The Plaintiff acknowledges that he cannot now claim for damages for distress but that there is a legitimate claim for damage to reputation and he claims $25,000 under this head of damages. It appears that this was not previously pleaded. It does not seem to have been raised in previous proceedings. Additionally there is no evidence of what the alleged injury to reputation was let alone any support for the proposed amount of $25,000. In the circumstances I make no award for loss of reputation.


[16] PENSION ENTITLEMENT


The Commission had a pension scheme at the time under which an employee was entitled to a pension upon attaining 50 years of age, which was calculated according to the schedule to the Pension Act as follows:


"2 subject to the provisions of the Pensions Act, and of these regulations every public officer holding a pensionable office in the Kingdom who has served 15 years or upwards in the Kingdom may be granted on his retirement a pension at the rate of fifteen – sixtieths of his salary with an addition of one-sixtieth in respect of each complete year of such service in excess of 10 until a maximum of forty – sixtieths is reached."

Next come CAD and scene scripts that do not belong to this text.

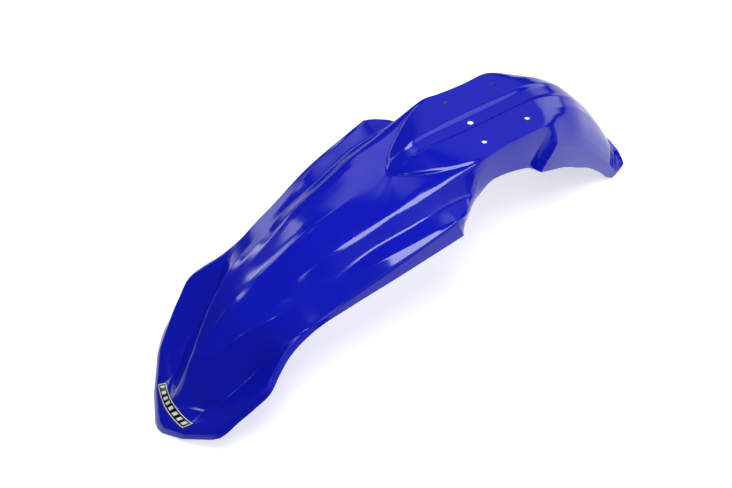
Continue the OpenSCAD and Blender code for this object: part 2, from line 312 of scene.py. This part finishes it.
def calculate(tree: Tree, operation: str, *terms: float | Socket) -> Socket:
    """Adds one step of arithmetic.

    Args:
        tree: the node tree that takes the node.
        operation: the step, as the Math node names it.
        *terms: its terms in order, each a number or the socket that feeds it.

    Returns:
        The socket with the result.
    """
    links = {k: term for k, term in enumerate(terms) if isinstance(term, Socket)}
    inputs = {k: term for k, term in enumerate(terms) if k not in links}
    return add_node(tree, "ShaderNodeMath", links, inputs, operation=operation).outputs[0]


def remap(
    tree: Tree,
    value: Socket,
    source: tuple[float, float],
    target: tuple[float, float],
    interpolation: str = "LINEAR",
) -> Socket:
    """Adds a change from one number to another, held at both ends.

    Args:
        tree: the node tree that takes the node.
        value: what the change follows.
        source: the values at which it starts and ends.
        target: the numbers that it starts and ends with.
        interpolation: how it runs, as the Map Range node names it.

    Returns:
        The socket with the changing number.
    """
    (low, high), (first, last) = source, target
    return add_node(
        tree,
        "ShaderNodeMapRange",
        {"Value": value},
        {"From Min": low, "From Max": high, "To Min": first, "To Max": last},
        interpolation_type=interpolation,
    ).outputs["Result"]


def mix_colours(tree: Tree, factor: Socket, first: str, second: str) -> Socket:
    """Adds a mix of two fixed colours.

    Args:
        tree: the node tree that takes the node.
        factor: the second colour's share.
        first: an sRGB hex colour.
        second: another one.

    Returns:
        The socket with the mixed colour.
    """
    return add_node(
        tree,
        "ShaderNodeMix",
        {"Factor": factor},
        {MIX_FIRST: linear_colour(first), MIX_SECOND: linear_colour(second)},
        data_type="RGBA",
    ).outputs[MIX_RESULT]


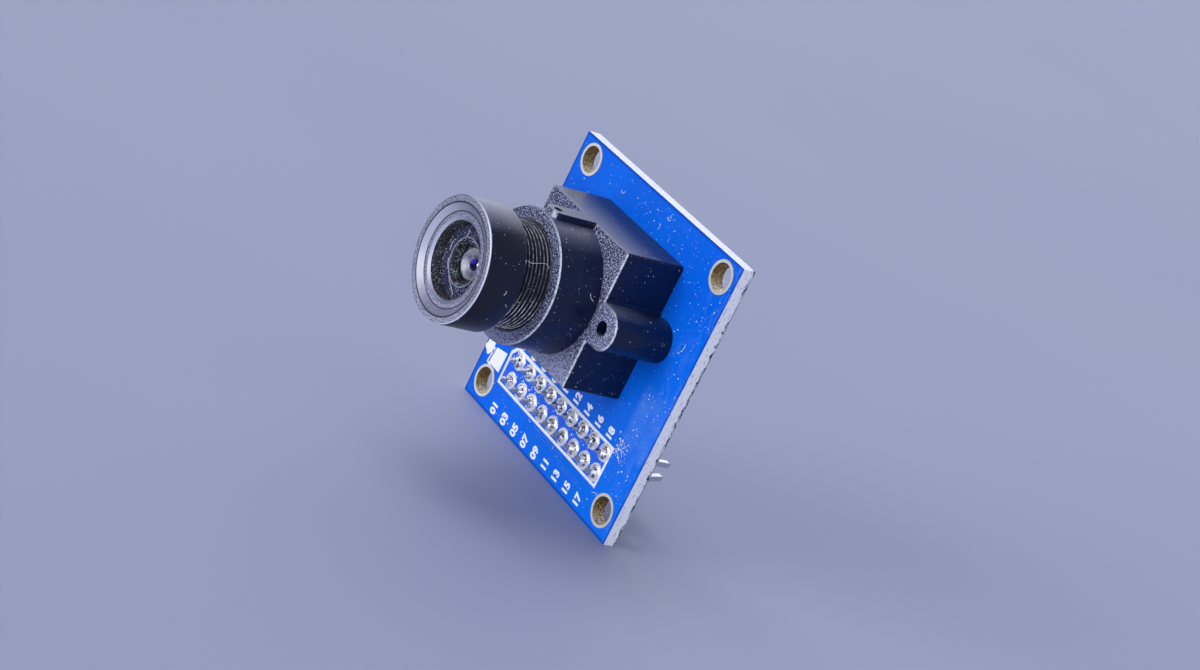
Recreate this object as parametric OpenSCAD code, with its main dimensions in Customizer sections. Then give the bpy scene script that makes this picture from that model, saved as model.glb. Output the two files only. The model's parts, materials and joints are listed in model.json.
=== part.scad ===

The Plaintiffs salary as at the date of his substituted service, that is the 8 August 2000, was $28,680. He commenced employment in 1971 meaning that he completed 15 years in 1986 which entitled him to 15/60 pension entitlement. Thereafter he served a period of 14 years so that his additional pension entitlement was 14/60.


The Pension entitlement is calculated as follows:


Pension
15/60
Pension Rate– Basic
14/60
Additional
29/60

Pension Entitlement = Present Salary x Pension Rate 220


= $28,680 x 29/60

= $13,862 PA


The sharing of Pension entitlement between the Tonga Telecommunications Commission and the Government of Tonga as in accordance with the relevant provisions of the regulation is as follows:


TONGA TELECOMMUNICATIONS COMMISSION (62%)
= $8,594
GOVERNMENT OF TONGA (38%)
= $5,266
TOTAL PENSION ENTITLEMENT
$ 13,862 PA

The pension entitlement commenced on 8 August 2000 so that the pension payable from 8th August 2000 to today the 14th December, 2007 at 10% interest = $112,138


[17] In summary damages are assessed as follows:


A) Loss of salary to 8.8.2000
= $22,308
Interest at 10% to 15.12.07
= $16,400
TOTAL
$38,708


B) Pension Entitlement

Pension entitlement from 8.8.2000 to 14.12.07 at 10% interest
= $13,862 pa
TOTAL
$112,138
The total amount owing to the Plaintiff to date (14.12.07)
= $38,708 (Salary)

= $112,308 (Pension)

= $150,846.00

The Plaintiff's lifetime pension continues at the rate of $13,862 PA.


Damages are awarded to the Plaintiff in the sum of $150,846. I award costs to the Plaintiff as agreed or taxed.